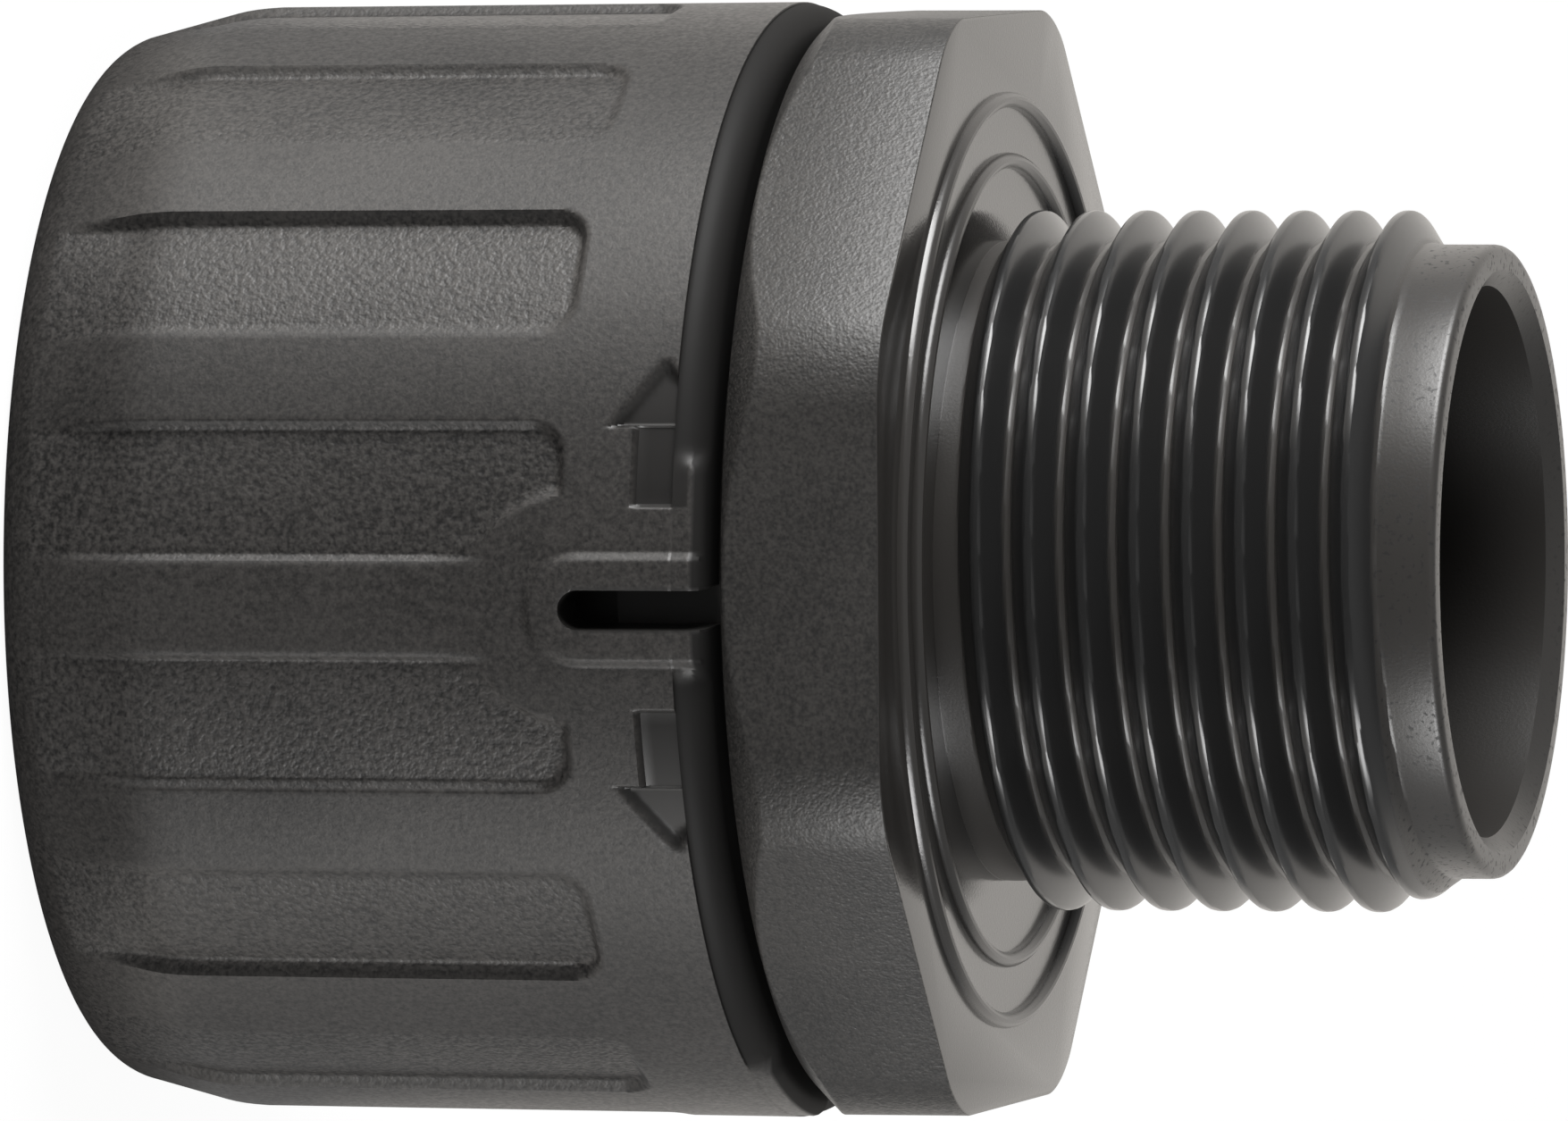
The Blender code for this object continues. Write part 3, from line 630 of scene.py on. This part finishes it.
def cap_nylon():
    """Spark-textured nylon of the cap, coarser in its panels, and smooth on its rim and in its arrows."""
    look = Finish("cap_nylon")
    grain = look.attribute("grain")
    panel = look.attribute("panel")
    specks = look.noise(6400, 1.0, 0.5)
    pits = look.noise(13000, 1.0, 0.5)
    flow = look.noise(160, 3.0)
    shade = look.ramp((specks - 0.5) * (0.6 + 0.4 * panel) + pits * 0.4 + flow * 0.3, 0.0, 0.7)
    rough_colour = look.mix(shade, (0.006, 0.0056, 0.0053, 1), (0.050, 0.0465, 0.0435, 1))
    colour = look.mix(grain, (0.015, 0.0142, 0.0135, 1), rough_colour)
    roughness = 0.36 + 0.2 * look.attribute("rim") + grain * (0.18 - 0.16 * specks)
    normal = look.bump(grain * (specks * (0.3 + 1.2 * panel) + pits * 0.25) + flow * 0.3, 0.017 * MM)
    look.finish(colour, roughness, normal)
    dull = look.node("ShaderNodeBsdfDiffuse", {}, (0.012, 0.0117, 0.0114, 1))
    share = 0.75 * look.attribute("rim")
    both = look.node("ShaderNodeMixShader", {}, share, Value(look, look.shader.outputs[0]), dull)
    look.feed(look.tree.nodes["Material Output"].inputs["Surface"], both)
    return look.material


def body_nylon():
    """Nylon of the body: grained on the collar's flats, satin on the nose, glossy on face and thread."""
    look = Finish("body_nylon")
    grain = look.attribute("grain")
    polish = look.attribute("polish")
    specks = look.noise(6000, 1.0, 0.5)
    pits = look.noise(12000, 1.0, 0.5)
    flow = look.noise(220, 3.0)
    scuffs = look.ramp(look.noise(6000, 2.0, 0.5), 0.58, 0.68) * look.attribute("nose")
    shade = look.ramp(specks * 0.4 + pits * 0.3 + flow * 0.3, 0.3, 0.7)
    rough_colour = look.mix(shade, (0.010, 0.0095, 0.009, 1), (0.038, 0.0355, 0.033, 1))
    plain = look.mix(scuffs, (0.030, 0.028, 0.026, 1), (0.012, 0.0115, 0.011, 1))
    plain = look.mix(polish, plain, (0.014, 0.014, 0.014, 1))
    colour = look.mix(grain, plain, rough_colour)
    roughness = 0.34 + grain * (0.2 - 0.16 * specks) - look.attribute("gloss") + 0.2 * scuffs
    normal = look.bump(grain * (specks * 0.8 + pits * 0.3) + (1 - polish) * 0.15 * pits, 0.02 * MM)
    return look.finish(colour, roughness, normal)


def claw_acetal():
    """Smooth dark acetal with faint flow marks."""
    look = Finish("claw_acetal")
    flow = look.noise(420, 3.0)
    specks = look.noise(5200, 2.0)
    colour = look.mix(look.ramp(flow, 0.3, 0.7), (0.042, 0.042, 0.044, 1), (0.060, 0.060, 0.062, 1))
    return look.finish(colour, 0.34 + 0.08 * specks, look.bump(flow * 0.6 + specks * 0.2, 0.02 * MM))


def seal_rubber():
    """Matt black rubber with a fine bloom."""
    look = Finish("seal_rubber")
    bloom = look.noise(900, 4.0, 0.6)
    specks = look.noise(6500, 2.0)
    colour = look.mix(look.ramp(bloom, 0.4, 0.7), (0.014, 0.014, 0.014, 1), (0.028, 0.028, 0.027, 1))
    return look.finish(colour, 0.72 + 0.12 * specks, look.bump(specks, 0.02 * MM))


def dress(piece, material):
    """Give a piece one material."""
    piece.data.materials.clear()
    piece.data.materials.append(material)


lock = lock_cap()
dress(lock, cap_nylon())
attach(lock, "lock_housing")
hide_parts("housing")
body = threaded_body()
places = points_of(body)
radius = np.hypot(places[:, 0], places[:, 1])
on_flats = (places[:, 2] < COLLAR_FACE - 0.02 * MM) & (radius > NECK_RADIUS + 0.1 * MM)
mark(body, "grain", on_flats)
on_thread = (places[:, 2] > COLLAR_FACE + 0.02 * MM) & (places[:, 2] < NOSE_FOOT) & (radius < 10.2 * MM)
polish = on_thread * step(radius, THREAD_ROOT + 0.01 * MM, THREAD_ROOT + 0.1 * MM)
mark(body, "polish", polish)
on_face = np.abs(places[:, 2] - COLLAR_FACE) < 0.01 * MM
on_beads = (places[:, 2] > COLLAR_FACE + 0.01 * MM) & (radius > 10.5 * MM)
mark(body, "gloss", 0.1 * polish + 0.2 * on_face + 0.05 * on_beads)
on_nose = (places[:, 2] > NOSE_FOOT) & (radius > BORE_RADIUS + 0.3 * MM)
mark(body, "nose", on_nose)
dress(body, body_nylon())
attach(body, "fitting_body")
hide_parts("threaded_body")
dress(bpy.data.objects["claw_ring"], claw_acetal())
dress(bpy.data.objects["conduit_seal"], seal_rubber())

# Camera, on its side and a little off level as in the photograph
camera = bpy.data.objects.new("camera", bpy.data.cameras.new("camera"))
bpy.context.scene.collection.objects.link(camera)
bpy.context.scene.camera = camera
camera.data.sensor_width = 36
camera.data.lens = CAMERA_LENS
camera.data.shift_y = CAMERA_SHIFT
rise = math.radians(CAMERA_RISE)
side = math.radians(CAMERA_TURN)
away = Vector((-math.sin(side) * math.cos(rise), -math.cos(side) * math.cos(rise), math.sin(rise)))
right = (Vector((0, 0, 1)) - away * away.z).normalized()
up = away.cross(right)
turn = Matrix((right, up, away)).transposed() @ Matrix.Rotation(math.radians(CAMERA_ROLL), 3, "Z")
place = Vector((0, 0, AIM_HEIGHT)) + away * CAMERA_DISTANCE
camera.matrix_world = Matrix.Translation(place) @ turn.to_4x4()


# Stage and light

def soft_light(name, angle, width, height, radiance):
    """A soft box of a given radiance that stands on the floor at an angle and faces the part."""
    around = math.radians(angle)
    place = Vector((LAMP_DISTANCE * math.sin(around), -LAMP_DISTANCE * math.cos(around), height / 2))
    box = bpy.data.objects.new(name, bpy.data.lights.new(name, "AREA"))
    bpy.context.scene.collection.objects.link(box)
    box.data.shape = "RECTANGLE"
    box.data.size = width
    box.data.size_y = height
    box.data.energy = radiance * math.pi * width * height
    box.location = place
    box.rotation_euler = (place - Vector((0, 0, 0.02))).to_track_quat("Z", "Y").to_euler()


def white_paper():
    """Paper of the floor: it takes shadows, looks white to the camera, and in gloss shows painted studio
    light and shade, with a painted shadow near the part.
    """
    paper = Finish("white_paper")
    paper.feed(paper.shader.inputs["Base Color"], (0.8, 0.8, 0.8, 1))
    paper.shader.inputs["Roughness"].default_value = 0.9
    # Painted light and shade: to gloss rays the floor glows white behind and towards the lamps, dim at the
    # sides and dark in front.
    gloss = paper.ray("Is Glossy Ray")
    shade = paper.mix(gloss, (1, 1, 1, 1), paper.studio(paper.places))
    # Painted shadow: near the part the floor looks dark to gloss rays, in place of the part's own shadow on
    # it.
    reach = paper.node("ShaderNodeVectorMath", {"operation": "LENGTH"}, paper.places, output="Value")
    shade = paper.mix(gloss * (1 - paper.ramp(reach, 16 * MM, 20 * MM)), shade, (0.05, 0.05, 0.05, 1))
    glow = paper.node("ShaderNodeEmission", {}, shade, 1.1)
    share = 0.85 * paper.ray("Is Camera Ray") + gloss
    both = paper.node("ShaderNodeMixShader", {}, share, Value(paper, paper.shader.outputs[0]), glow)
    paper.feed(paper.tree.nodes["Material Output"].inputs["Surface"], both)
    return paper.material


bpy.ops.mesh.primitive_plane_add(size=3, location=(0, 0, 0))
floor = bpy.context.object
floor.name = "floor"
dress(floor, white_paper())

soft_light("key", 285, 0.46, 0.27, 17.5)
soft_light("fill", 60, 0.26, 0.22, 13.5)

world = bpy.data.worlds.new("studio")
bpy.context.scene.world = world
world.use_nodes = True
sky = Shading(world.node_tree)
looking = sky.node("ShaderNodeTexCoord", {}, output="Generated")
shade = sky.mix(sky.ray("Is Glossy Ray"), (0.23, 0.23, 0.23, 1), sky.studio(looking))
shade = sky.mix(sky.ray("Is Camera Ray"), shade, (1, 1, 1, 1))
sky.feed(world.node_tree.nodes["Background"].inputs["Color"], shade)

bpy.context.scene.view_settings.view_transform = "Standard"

• • • •

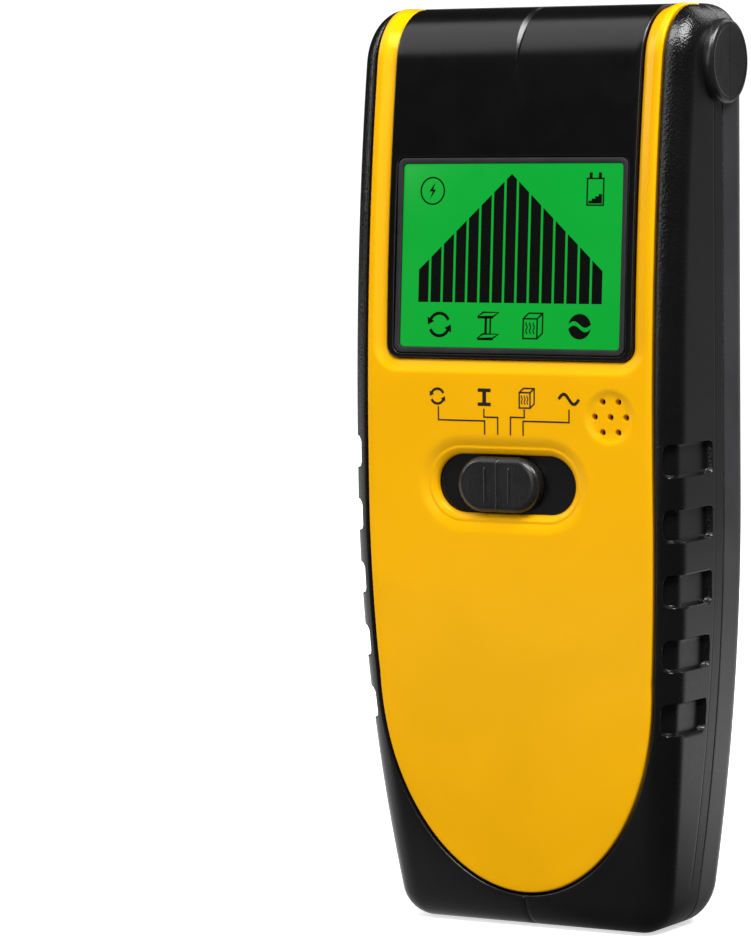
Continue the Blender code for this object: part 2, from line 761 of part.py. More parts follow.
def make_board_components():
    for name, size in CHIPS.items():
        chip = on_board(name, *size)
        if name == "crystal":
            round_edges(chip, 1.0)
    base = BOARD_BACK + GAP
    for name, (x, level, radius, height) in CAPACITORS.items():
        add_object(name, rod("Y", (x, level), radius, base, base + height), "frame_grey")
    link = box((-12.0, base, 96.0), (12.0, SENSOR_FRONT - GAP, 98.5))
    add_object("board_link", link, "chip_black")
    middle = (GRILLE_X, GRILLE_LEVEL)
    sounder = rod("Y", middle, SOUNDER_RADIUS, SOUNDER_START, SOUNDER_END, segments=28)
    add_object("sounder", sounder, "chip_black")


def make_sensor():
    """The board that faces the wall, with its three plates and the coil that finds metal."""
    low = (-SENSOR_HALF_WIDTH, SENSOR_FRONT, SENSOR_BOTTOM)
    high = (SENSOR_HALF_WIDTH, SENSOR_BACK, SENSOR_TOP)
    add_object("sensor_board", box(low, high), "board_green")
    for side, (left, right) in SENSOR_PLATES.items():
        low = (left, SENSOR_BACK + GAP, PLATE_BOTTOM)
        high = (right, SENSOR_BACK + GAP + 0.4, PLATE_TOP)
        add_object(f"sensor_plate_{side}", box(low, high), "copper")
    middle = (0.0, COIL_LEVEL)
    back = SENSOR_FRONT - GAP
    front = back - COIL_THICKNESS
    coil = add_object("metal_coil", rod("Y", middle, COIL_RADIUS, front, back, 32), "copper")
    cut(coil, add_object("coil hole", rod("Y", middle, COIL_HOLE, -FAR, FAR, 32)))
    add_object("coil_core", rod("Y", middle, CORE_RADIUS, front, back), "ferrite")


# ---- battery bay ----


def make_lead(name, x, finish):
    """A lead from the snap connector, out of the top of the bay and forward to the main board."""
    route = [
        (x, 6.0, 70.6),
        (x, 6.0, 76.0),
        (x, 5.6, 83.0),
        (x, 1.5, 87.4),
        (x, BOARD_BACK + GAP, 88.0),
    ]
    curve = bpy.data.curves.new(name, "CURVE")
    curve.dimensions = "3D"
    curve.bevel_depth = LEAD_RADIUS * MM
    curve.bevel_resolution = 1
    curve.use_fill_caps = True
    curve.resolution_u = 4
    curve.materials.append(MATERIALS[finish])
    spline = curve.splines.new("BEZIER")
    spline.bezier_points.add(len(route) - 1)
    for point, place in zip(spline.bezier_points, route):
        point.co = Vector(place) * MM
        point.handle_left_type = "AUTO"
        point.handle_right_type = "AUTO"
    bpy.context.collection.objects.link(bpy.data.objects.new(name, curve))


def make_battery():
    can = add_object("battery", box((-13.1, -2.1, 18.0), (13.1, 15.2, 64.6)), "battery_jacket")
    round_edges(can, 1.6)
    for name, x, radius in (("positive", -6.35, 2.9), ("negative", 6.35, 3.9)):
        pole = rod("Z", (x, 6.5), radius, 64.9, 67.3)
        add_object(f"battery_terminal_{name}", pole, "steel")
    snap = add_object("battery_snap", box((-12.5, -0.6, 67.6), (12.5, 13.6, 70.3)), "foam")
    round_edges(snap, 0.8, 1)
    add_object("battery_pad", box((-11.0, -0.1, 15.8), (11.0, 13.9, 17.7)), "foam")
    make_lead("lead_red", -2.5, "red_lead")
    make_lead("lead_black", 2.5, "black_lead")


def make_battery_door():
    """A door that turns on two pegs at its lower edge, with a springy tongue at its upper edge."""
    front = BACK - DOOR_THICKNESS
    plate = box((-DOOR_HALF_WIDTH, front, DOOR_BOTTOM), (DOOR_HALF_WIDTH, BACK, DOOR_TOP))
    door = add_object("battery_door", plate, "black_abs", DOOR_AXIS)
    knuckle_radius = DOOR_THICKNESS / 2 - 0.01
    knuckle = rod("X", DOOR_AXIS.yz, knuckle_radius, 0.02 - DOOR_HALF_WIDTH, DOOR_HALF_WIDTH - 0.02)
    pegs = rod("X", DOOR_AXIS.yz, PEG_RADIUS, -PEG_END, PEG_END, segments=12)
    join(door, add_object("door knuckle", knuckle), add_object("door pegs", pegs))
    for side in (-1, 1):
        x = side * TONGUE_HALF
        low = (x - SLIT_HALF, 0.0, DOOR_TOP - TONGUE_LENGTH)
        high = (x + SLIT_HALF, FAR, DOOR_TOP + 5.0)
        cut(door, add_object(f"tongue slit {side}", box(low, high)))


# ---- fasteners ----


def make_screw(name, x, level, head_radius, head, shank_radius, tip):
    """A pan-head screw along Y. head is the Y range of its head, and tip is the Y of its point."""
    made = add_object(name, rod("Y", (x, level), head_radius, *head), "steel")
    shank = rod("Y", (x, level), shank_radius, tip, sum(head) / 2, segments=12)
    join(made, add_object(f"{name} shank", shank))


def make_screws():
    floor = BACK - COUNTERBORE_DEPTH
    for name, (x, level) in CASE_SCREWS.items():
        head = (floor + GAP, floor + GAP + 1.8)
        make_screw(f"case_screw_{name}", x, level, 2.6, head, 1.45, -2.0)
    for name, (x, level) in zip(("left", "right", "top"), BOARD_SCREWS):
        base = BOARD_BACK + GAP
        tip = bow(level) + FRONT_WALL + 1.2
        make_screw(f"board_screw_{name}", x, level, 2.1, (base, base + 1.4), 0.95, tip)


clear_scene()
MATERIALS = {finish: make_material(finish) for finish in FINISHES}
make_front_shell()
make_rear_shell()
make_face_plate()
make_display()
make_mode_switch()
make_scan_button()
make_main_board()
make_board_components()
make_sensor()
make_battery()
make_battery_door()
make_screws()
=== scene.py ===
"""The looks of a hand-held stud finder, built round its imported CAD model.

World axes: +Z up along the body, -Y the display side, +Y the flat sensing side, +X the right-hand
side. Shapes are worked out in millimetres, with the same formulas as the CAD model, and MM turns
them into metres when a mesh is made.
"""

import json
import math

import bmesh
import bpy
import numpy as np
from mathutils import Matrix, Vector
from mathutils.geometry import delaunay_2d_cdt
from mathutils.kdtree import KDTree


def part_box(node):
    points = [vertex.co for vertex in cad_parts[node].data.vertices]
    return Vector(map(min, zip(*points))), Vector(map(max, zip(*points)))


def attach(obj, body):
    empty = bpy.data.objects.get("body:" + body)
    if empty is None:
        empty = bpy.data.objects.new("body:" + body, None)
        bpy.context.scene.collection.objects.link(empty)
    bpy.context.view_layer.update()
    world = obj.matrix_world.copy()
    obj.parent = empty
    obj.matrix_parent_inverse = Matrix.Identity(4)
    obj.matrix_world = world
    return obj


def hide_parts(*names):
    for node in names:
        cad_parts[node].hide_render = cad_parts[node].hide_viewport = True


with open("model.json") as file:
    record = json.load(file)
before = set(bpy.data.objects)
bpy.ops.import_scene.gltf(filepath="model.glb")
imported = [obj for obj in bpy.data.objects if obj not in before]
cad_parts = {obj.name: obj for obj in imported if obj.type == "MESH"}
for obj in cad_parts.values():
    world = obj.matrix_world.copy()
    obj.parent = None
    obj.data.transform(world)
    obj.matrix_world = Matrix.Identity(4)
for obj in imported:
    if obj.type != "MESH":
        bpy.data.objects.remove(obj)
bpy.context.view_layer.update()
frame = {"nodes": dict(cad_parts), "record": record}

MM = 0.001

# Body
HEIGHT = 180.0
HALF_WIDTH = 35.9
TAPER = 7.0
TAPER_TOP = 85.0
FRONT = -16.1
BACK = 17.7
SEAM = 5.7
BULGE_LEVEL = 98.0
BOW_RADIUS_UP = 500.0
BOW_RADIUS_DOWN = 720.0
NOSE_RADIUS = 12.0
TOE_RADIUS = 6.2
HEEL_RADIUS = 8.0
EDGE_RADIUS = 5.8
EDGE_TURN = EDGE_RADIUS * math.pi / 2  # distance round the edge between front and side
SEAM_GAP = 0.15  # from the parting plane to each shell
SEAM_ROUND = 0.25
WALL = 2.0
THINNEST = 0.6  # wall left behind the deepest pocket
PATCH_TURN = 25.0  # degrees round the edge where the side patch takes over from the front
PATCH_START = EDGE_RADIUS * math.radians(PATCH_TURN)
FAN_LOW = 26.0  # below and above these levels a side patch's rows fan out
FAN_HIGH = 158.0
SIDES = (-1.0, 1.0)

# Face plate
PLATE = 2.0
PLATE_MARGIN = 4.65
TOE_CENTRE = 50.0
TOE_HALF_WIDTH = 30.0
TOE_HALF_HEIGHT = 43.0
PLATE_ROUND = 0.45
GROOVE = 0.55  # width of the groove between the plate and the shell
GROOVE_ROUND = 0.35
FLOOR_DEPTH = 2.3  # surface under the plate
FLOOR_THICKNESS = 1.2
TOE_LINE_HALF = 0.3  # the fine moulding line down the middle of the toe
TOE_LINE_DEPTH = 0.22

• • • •

# Set exercise:
Look through the entries above; copy every line holding the string "model".

# Response below:
"""The looks of a hand-held stud finder, built round its imported CAD model.
side. Shapes are worked out in millimetres, with the same formulas as the CAD model, and MM turns
with open("model.json") as file:
bpy.ops.import_scene.gltf(filepath="model.glb")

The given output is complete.